Ugualmente irrazionale appare il secondo argomento. La ricostruzione fattuale non ha presentato particolari problematiche. L’aspetto giuridico non ha toccato la posizione del G., il cui diritto al risarcimento è stato sempre affermato, ma ha riguardato soltanto la ripartizione della responsabilità tra la S. e la FR.AM.AI..

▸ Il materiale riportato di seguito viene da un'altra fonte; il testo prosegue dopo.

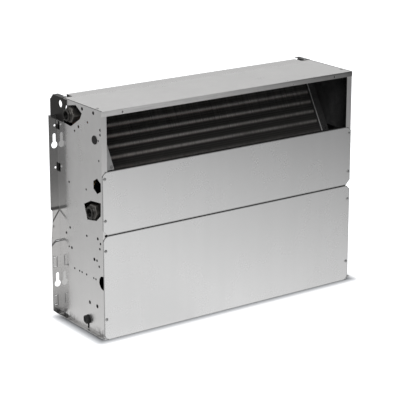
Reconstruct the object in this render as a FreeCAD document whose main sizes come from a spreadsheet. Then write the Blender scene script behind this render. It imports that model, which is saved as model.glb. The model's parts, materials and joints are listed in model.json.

Pertanto la sentenza va cassata sul punto e, non essendo necessari ulteriori accertamenti di fatto, può essere decisa nel merito ai sensi dell’art. 384 c.p.c., comma 2. Pertanto le spese del giudizio di primo grado vanno posto a solidale carico dei soccombenti e liquidate come stabilito dal Giudice di Pace. Le spese del giudizio d’appello vanno liquidate in complessivi Euro 1.500,00 di cui Euro 500,00 per diritti ed Euro 900,00 per onorari. Anche le spese del giudizio di cassazione seguono il criterio della soccombenza e vengono liquidate come in dispositivo.
P.Q.M.
Accoglie il ricorso. Cassa la sentenza impugnata e, pronunciando nel merito, pone le spese dei giudizi di merito a solidale carico degli intimati, confermando, per il primo grado, la liquidazione del Giudice di Pace e liquidandole, per il giudizio d’appello, in complessivi Euro 1.500,00, di cui Euro 500,00 per diritti e Euro 900,00 per onorari, oltre spese generali e accessori di legge e, per il giudizio di cassazione, in complessivi Euro 700,00, di cui Euro 500,00 per onorari, oltre spese generali e accessori di legge.
Così deciso in Roma, il 11 maggio 2010.